Они долго говорили. Она расспрашивала о всех, поминутно у нее на глаза навертывались слезы при известии о смертях Евгения, Насти, Юлия, Маши, Отто Карловича и его жены. Узнала она, что ее воспитанницы, Саша и Зина, вышли замуж, что Софья Николаевна еще жива, как и все ее сыновья, кроме Вани, умершего в отроческие годы, всегда страдавшего астмой, что все Пушешниковы остались в России. Обо всех расспрашивала подробно. Иван Алексеевич взволнованно рассказывал мне об этой встрече. Вспоминал он Эмилию и их неожиданную встречу и незадолго до смерти.
2
На мосту, когда он шел от Пушешниковых к Туббе, его нагнал кучер Бахтеяровых, ездивший на почту, и протянул журнал «Родина» со словами:
– Он – Иван Алексеевич, а ничего!
Это была первая рецензия человека из народа. Грамотный кучер просмотрел по дороге журнал.

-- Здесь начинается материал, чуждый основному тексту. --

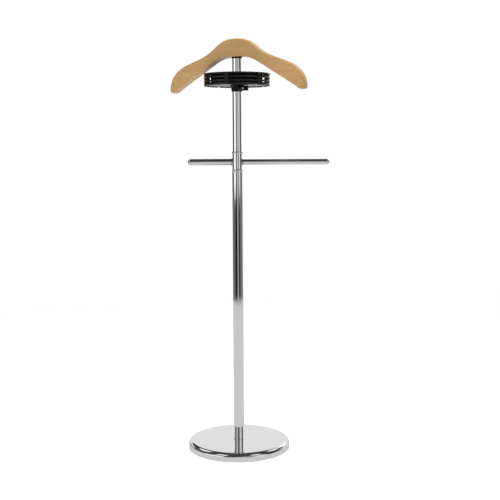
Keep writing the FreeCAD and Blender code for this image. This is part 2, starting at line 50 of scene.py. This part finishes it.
MM = 0.001
TURN = 2 * math.pi
FRONT = -math.pi / 2        # the direction of the front, as an angle about Z


# ---------------------------------------------------------------- shader helpers
def new_material(name):
    material = bpy.data.materials.new(name)
    material.use_nodes = True
    tree = material.node_tree
    return material, tree, tree.nodes["Principled BSDF"]


def add_node(tree, kind, **settings):
    node = tree.nodes.new(kind)
    for key, value in settings.items():
        if key in node.inputs:
            node.inputs[key].default_value = value
        else:
            setattr(node, key, value)
    return node


def noise(tree, source, scale, detail=3.0, roughness=0.5):
    node = add_node(tree, "ShaderNodeTexNoise", Scale=scale, Detail=detail)
    node.inputs["Roughness"].default_value = roughness
    tree.links.new(source, node.inputs["Vector"])
    return node.outputs["Fac"]


def place(tree, stretch=(1, 1, 1), turn=0.0):
    """Object coordinates, stretched and turned about Z."""
    where = add_node(tree, "ShaderNodeTexCoord")
    mapping = add_node(tree, "ShaderNodeMapping")
    mapping.inputs["Rotation"].default_value = (0, 0, turn)
    mapping.inputs["Scale"].default_value = stretch
    tree.links.new(where.outputs["Object"], mapping.inputs["Vector"])
    return mapping.outputs["Vector"]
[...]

Поэт схватил «Родину», забежал на минуту к Туббе, сунул Отто Карловичу свои стихи. Добрый немец, увидав подпись, прослезился, а поэт, отказавшись даже от любимых полотков, помчался назад через мост в Васильевское и, показав Софье Николаевне стихи, «тотчас отправился пешком в Озерки, рвал по лесам росистые ландыши и поминутно перечитывал свои стихи, это утро никогда не забудешь!»
Дома он молча подал матери журнал, открытый на странице с его стихами. Все были горды. И раньше, когда отцу давали читать его стихи, он говорил: «Иван рожден поэтом, ни на что другое не способен…»

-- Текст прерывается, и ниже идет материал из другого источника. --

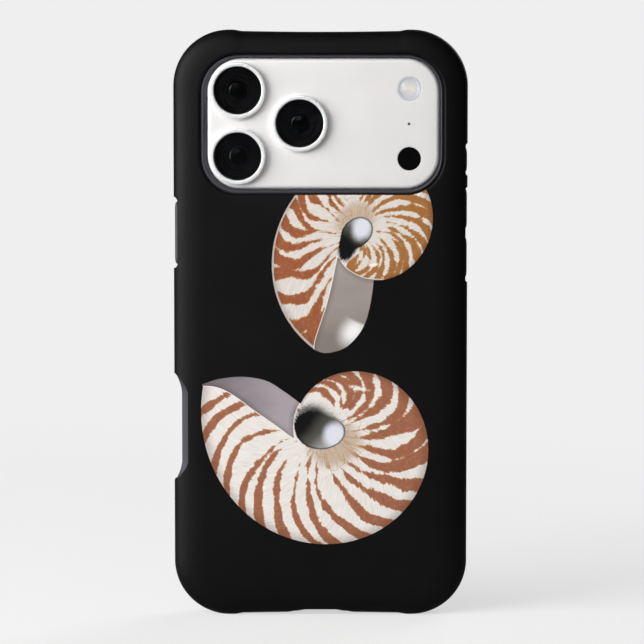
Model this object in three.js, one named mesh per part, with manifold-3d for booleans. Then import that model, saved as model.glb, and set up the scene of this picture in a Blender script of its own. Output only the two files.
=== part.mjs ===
// A large smartphone in a two-layer protective case, standing upright on the case's lower corners.
//
// Millimetres. +Z runs up the phone. -Y is the printed back of the case, with the cameras, and +Y is the
// display. The origin is on the ground under the middle of the whole object.
//
// "Depth" is counted forwards (+Y) from the flat back of the case, and "inset" inwards from its outline.

import * as THREE from 'three';
import { ParametricGeometry } from 'three/addons/geometries/ParametricGeometry.js';
import { mergeVertices } from 'three/addons/utils/BufferGeometryUtils.js';
import Module from 'manifold-3d';

const wasm = await Module();
wasm.setup();

// ---------------------------------------------------------------- driving dimensions

const PHONE_WIDTH = 78.0;
const PHONE_HEIGHT = 163.4;
const PHONE_THICKNESS = 8.75;
const PHONE_EDGE_RADIUS = 2.4;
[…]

А когда Евгений, дразня Ваню, рисовал его в будущем маленьким чиновником, женившимся на хорошей хозяйке с приданым, имеющим детей, корову и птицу, то он от злобы готов был плакать…
Мать отнеслась спокойнее всех к этому событию: она всегда чувствовала, что он будет «особенный, необыкновенный»…

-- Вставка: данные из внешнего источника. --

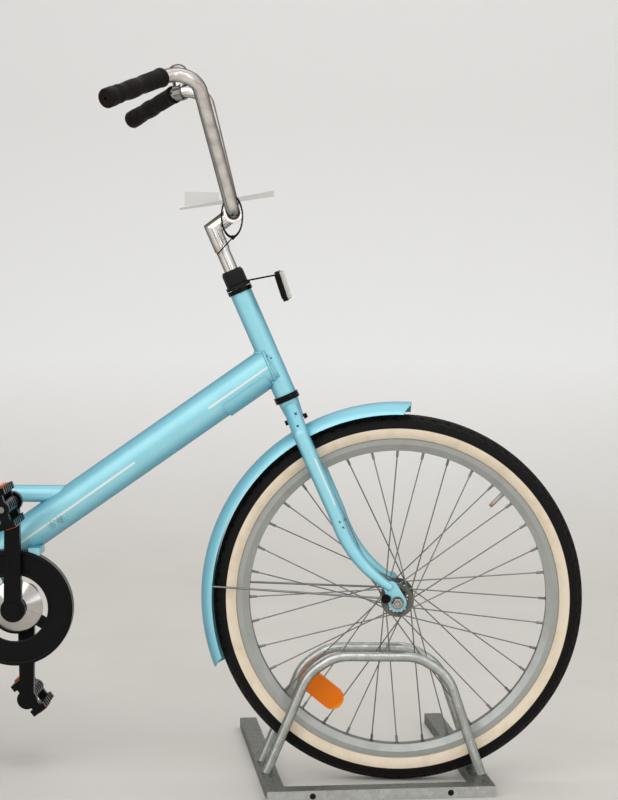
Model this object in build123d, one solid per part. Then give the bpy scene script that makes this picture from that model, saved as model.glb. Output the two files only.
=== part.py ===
from build123d import *
import os
from math import asin, atan2, cos, degrees, hypot, radians, sin, tan

# Kids bicycle with 24-inch wheels, standing with its front wheel in a floor rack.
# Origin on the floor under the front axle, +X ahead, +Y to the rider's left, +Z up.

# Layout
wheelbase = 1040.0
wheel_radius = 300.0
head_angle_deg = 66.5
fork_rake = 35.0
bracket_setback = 617.0
bracket_height = 289.0
seat_angle_deg = 70.0
running_clearance = 0.05
seat_gap = 0.3
overrun = 5.0

# Tyre and rim
tyre_width = 47.0
crown_half_deg = 15.0
shoulder_deg = 52.0
shoulder_fullness_share = 1.03
rim_flange_radius = 261.0
rim_inner_radius = 241.0
rim_outer_width = 31.0
rim_wall = 2.4
rim_well_depth = 9.0
rim_nose_width = 20.0
valve_angle_deg = 45.0
valve_diameter = 7.0
valve_length = 24.0

# Spokes and hubs
spoke_count = 36
spoke_diameter = 2.0
spoke_crosses = 3
spoke_circle_radius = 22.5
spoke_head_offset = 2.3
nipple_diameter = 4.0
nipple_length = 12.0
nipple_stagger = 3.0
flange_radius = 26.5
flange_thickness = 3.0
flange_hole_diameter = 4.4
flange_hole_inset = 5.2
flange_half_gap = 33.0
hub_barrel_radius = 13.0
hub_waist_radius = 11.0
hub_end_radius = 12.0
hub_half_length = 45.5
rear_flange_radius = 30.0
rear_spoke_circle_radius = 26.0
rear_barrel_radius = 21.0
rear_flange_half_gap = 28.0
rear_hub_half_length = 40.0
axle_diameter = 9.5
front_dropout_half_gap = 50.0
rear_dropout_half_gap = 57.0
dropout_thickness = 5.0
washer_radius = 10.0
washer_thickness = 1.6
nut_across_flats = 15.0
nut_height = 8.0
axle_stub = 3.0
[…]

Юлий был доволен. Он понимал, что Ваня никогда из-за математики не приготовится не только на аттестат зрелости, но и не выдержит экзаменов в седьмой класс гимназии.
Маша по-детски прыгала, радуясь, что у нее брат – поэт!
После этого он перестал по ночам спать, наблюдая и изучая таинственную ночную жизнь, обходя усадьбу, иногда выходя на большак, и так месяца два засыпал только днем.
Лето было прекрасное, в саду было множество роз. Может быть, по его словам, «самое поэтическое во всей моей молодости». Он писал много стихов. Они с братом стали еще выписывать выходивший в Москве толстый журнал «Русская Мысль».
Выписывали же они все на имя Отто Карловича на Измалково, – от Бахтеяровых на почту ездили ежедневно, тогда как из Озерок очень редко.
В это время в «Книжках Недели» появилось объявление о выходе отдельного издания стихов Надсона, имя которого «гремело» по всей России, им зачитывались даже в медвежьих углах сельские учителя, доктора, семинаристы, дети помещиков и сами помещики. Действительно, слава Надсона была всероссийской.
Это объявление взволновало юного поэта, – он потом признавался, смеясь, что всероссийская слава Надсона его очень окрылила, и он решил «самому добиться подобной славы». Был нетерпелив: сказано – сделано. Прежде всего надо скорее прочесть всю книгу целиком, чтобы понять, чем вызвана такая слава! Значит, нужно отправиться в Елец, в библиотеку, и внимательно прочесть стихи. Но как добраться до города? Кабардинка, как на грех, захромала. Рабочие лошади были заняты, да и их было уже мало. Евгений ни за что не дал бы, – как все мелкопоместные дворяне, он был жаден на лошадей. Что же делать? Решил идти пешком. Юлий отсоветовал, а мать поддержала, – она сама в один день с бабами ходила в Задонск на богомолье, а потому ей казались пустяками тридцать верст! Вообще она была сильной и здоровой женщиной до своего заболевания астмой, – ей ничего не стоило, например, таскать детей из ванны на руках чуть ли не до четырнадцатилетнего возраста, чтобы они не простудились.
Вышел он на заре и без отдыха дошел до Ельца. Сначала шел по холодку большой дороги, а затем стало печь солнце, и от Становой он зашагал уже вдоль шоссе, часам к трем был у цели своего пути. Библиотекарша огорошила его:
– На Надсона запись. Раньше месяца не дождетесь.
Он чуть не заплакал, – путь был не малый!
Стоял, молчал, не зная, что делать?
Но барышня оказалась милостивой: она читала его стихи в «Родине», знала его в лицо еще гимназистом, когда сама училась, и дала ему собственный экземпляр.
Это была настоящая радость. Он схватил драгоценную книгу и опрометью бросился из библиотеки, чуть не сшиб с ног встретившуюся ему на крыльце барышню и, идя по мостовой в трактир, чтобы закусить и напиться чаю, не отрываясь, читал стихи за стихами.
…В трактире встретил озерских мужиков, которые радушно пригласили его к своему столу, обрадовавшись, что увидали своего барчука, а потом предложили довезти его до дому. Они приехали за кирпичами. После долгого чаепития все отправились на завод, где стояли телеги, мужики очень медленно накладывали кирпичи и почти в темноте тронулись в обратный путь. Юный поэт лежал на твердых кирпичах, держа в руках книгу. Было душно, началась гроза, да такая, что несмотря на то, что мужики укрыли его всем, чем могли, он промок до костей, но книгу, положив под себя, довез сухою. Дома очень беспокоились. К счастью, он не простудился.